▶ [DATA LINES]:
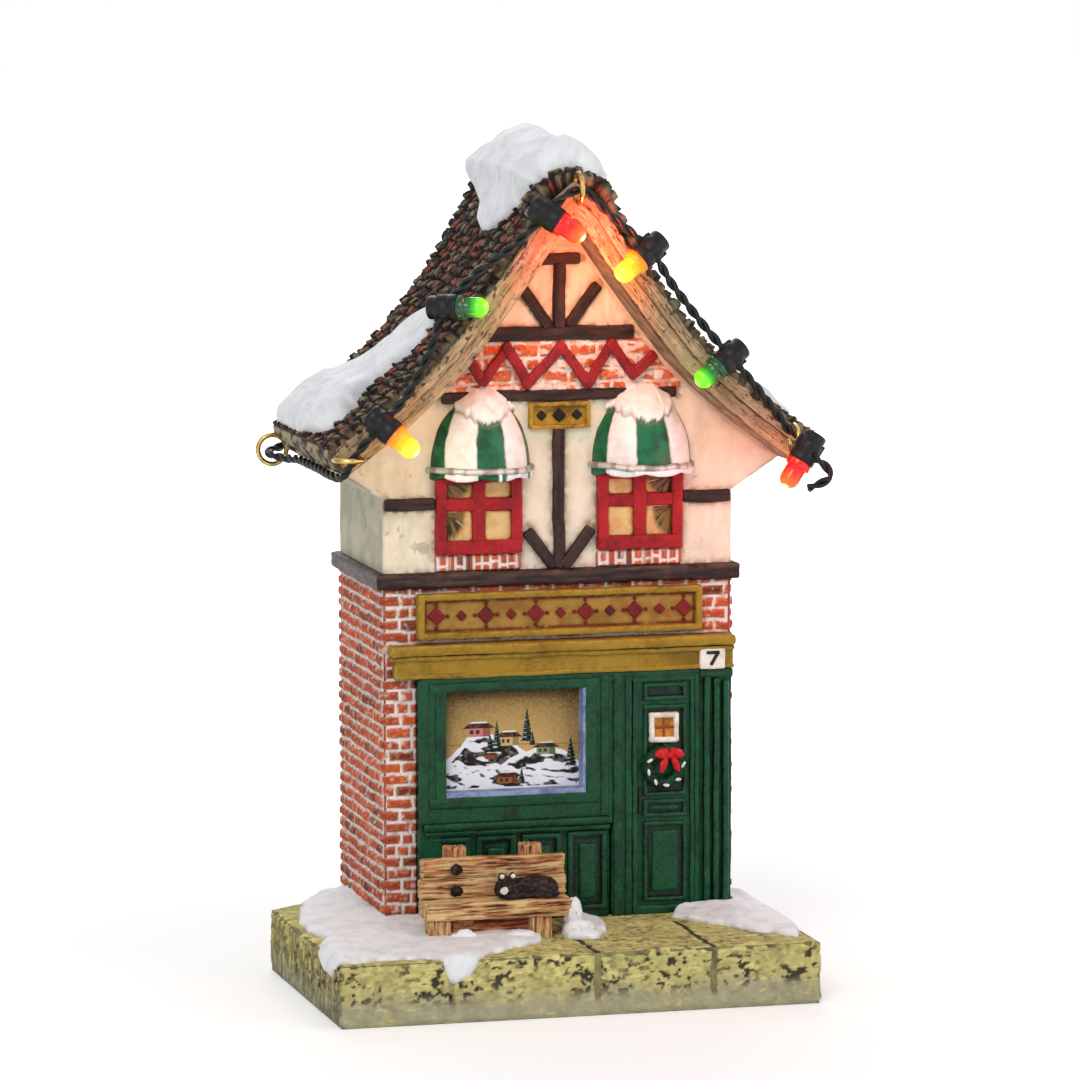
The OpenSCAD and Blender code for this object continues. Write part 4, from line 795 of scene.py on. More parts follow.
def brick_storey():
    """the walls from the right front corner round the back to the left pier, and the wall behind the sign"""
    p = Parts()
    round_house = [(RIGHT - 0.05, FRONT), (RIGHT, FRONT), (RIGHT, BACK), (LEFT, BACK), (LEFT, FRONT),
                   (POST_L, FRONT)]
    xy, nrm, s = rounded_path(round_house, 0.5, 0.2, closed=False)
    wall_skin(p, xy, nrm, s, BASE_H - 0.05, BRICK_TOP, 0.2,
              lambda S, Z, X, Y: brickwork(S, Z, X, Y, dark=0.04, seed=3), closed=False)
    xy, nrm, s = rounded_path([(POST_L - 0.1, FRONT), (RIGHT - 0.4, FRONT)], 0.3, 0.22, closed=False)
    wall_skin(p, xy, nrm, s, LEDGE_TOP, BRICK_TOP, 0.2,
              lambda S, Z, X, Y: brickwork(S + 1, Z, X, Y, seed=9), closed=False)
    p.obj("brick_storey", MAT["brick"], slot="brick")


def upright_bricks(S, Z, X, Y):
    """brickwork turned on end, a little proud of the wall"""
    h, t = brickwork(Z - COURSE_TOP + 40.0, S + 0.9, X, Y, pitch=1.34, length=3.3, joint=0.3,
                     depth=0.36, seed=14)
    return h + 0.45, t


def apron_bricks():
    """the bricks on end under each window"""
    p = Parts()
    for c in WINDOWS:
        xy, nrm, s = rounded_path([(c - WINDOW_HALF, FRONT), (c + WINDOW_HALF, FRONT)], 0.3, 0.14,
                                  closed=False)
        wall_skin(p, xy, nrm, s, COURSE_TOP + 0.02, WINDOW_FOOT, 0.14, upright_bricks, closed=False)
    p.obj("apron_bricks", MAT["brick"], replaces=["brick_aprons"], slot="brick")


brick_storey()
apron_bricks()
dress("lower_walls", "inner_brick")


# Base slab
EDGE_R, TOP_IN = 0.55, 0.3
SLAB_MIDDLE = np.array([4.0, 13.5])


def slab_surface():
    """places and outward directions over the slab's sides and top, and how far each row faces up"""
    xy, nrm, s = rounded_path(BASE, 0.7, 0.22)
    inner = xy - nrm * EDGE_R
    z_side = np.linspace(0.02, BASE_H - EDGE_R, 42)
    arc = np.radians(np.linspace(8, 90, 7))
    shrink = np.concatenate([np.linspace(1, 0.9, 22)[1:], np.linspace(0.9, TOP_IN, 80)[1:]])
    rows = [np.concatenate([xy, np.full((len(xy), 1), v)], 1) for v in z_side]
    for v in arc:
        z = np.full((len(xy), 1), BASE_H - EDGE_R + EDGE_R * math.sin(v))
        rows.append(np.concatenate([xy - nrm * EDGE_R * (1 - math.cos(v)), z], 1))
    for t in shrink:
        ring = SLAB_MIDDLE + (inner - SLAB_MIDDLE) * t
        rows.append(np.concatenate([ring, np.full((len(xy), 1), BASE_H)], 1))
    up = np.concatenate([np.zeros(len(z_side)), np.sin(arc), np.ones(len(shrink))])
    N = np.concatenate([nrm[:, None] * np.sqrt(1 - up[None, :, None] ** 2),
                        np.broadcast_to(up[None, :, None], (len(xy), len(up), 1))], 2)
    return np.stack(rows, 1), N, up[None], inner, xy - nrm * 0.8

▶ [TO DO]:
Everything from the first line above through the line that contains "SLAB_MIDDLE = np.array([4.0, 13.5])" should be duplicated exactly, please, and nothing beyond it.

▶ [COMPLETED EXERCISE]:
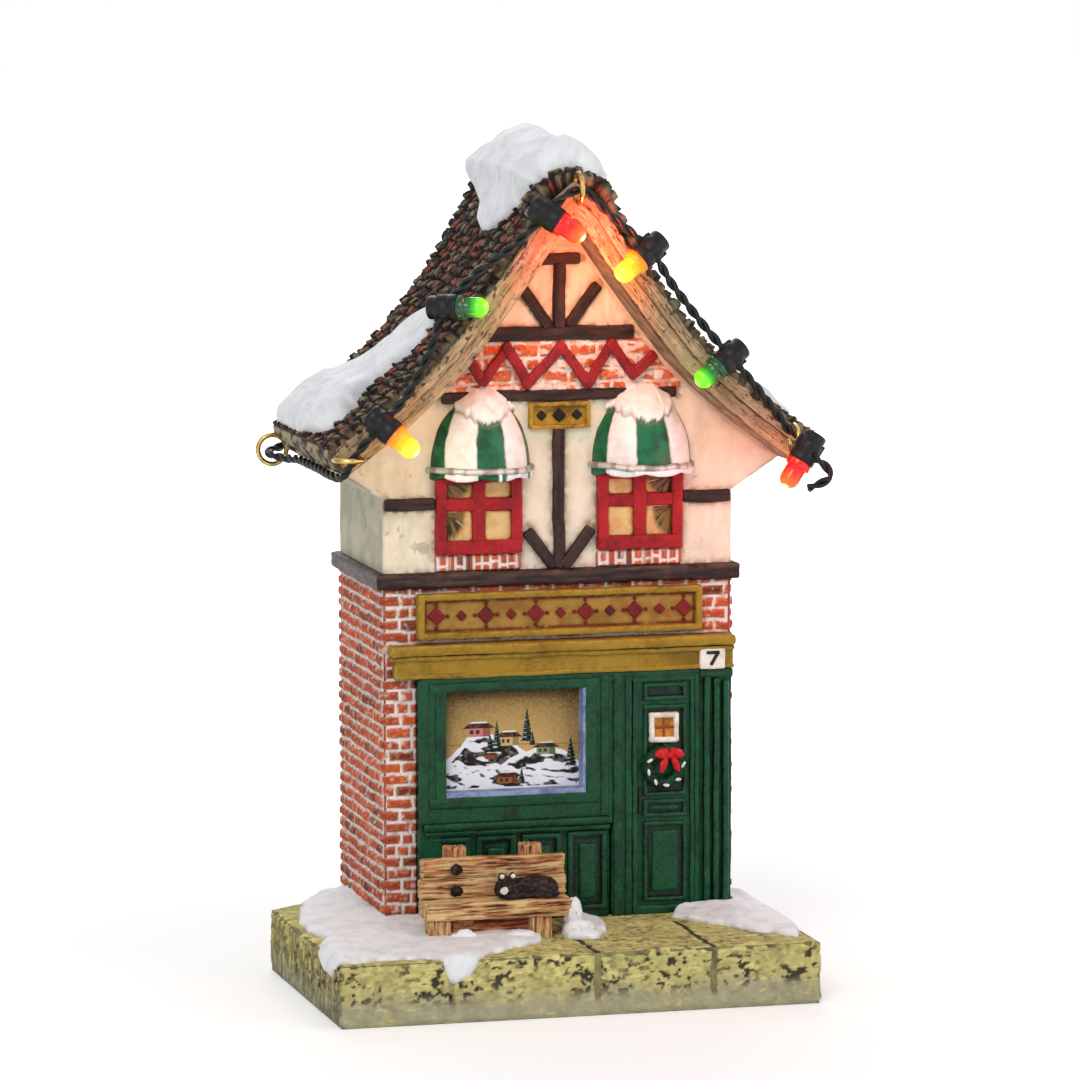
The OpenSCAD and Blender code for this object continues. Write part 4, from line 795 of scene.py on. More parts follow.
def brick_storey():
    """the walls from the right front corner round the back to the left pier, and the wall behind the sign"""
    p = Parts()
    round_house = [(RIGHT - 0.05, FRONT), (RIGHT, FRONT), (RIGHT, BACK), (LEFT, BACK), (LEFT, FRONT),
                   (POST_L, FRONT)]
    xy, nrm, s = rounded_path(round_house, 0.5, 0.2, closed=False)
    wall_skin(p, xy, nrm, s, BASE_H - 0.05, BRICK_TOP, 0.2,
              lambda S, Z, X, Y: brickwork(S, Z, X, Y, dark=0.04, seed=3), closed=False)
    xy, nrm, s = rounded_path([(POST_L - 0.1, FRONT), (RIGHT - 0.4, FRONT)], 0.3, 0.22, closed=False)
    wall_skin(p, xy, nrm, s, LEDGE_TOP, BRICK_TOP, 0.2,
              lambda S, Z, X, Y: brickwork(S + 1, Z, X, Y, seed=9), closed=False)
    p.obj("brick_storey", MAT["brick"], slot="brick")


def upright_bricks(S, Z, X, Y):
    """brickwork turned on end, a little proud of the wall"""
    h, t = brickwork(Z - COURSE_TOP + 40.0, S + 0.9, X, Y, pitch=1.34, length=3.3, joint=0.3,
                     depth=0.36, seed=14)
    return h + 0.45, t


def apron_bricks():
    """the bricks on end under each window"""
    p = Parts()
    for c in WINDOWS:
        xy, nrm, s = rounded_path([(c - WINDOW_HALF, FRONT), (c + WINDOW_HALF, FRONT)], 0.3, 0.14,
                                  closed=False)
        wall_skin(p, xy, nrm, s, COURSE_TOP + 0.02, WINDOW_FOOT, 0.14, upright_bricks, closed=False)
    p.obj("apron_bricks", MAT["brick"], replaces=["brick_aprons"], slot="brick")


brick_storey()
apron_bricks()
dress("lower_walls", "inner_brick")


# Base slab
EDGE_R, TOP_IN = 0.55, 0.3
SLAB_MIDDLE = np.array([4.0, 13.5])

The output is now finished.